RED BANK: It’s not the south of France or the ski country of Utah, but the coming of the RE:IMAGE Film Festival to Red Bank serves to shine a light on a collection of “artists and filmmakers who deliver inspiring, uplifting and faith-filled messages through film and digital media.” Sponsored by the Diocese of Trenton, the “celebration of the moving image and how it reflects God’s love in our world” takes up residence at the Count Basie Theatre for a day-long (11 am to 9 pm) program of short film screenings in three competitive categories (High School, College/Young Adult and General contests), with filmmaker panels, guest speakers, awards ceremony and more. There’s also a special presentation of the 2013 feature film Gimme Shelter, with Vanessa Hudgens, Rosario Dawson, James Earl Jones and Brendan Fraser in a story of a 16 year old girl who struggles with choices and decisions upon learning of her pregnancy. Writer-director Ron Krauss and Kathy DiFiore (author of the book upon which the screenplay is based) will be appearing live at the Basie; take it here for a detailed schedule, and here for tickets ($8 -$12).

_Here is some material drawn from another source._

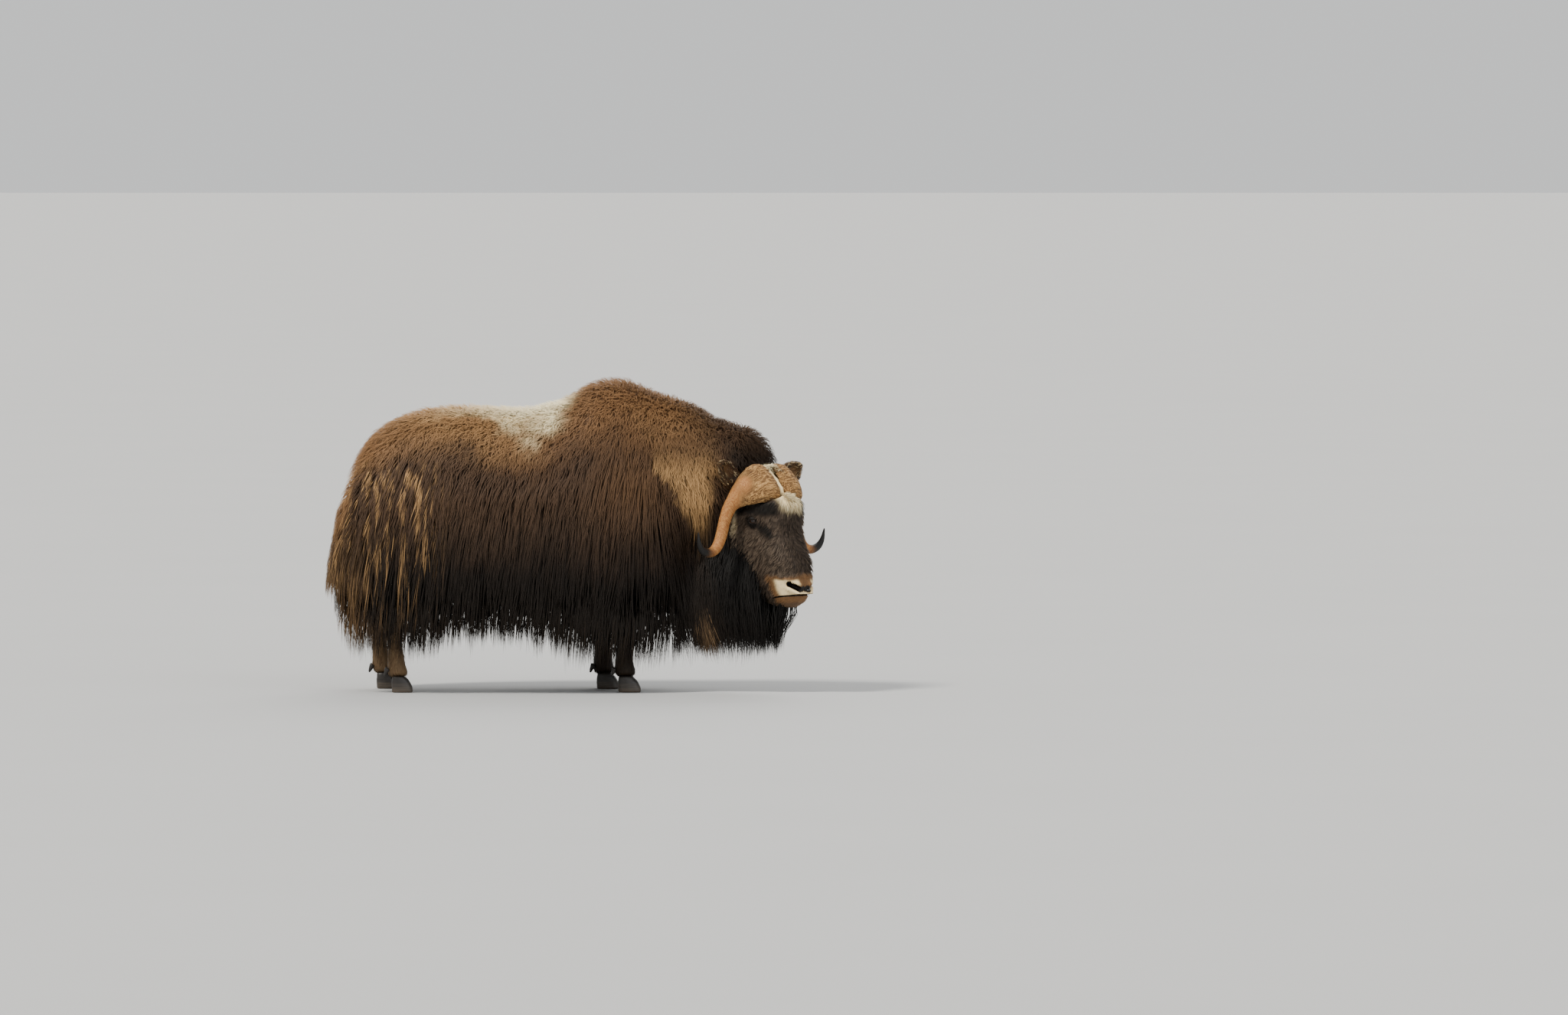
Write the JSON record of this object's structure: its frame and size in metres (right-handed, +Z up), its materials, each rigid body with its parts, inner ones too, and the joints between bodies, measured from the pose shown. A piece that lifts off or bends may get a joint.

LINCROFT: Brookdale Community College throws open its doors for a Spring Open House event at the school’s Robert J. Collins Arena and Recreation & Events Center (Lots 6 or 7). Between noon and 3 pm, high school students, adult learners, career changers and their families are invited to tour the campus, speak with faculty members and current students, learn about financial aid, and find out about BCC’s degree and certificate programs.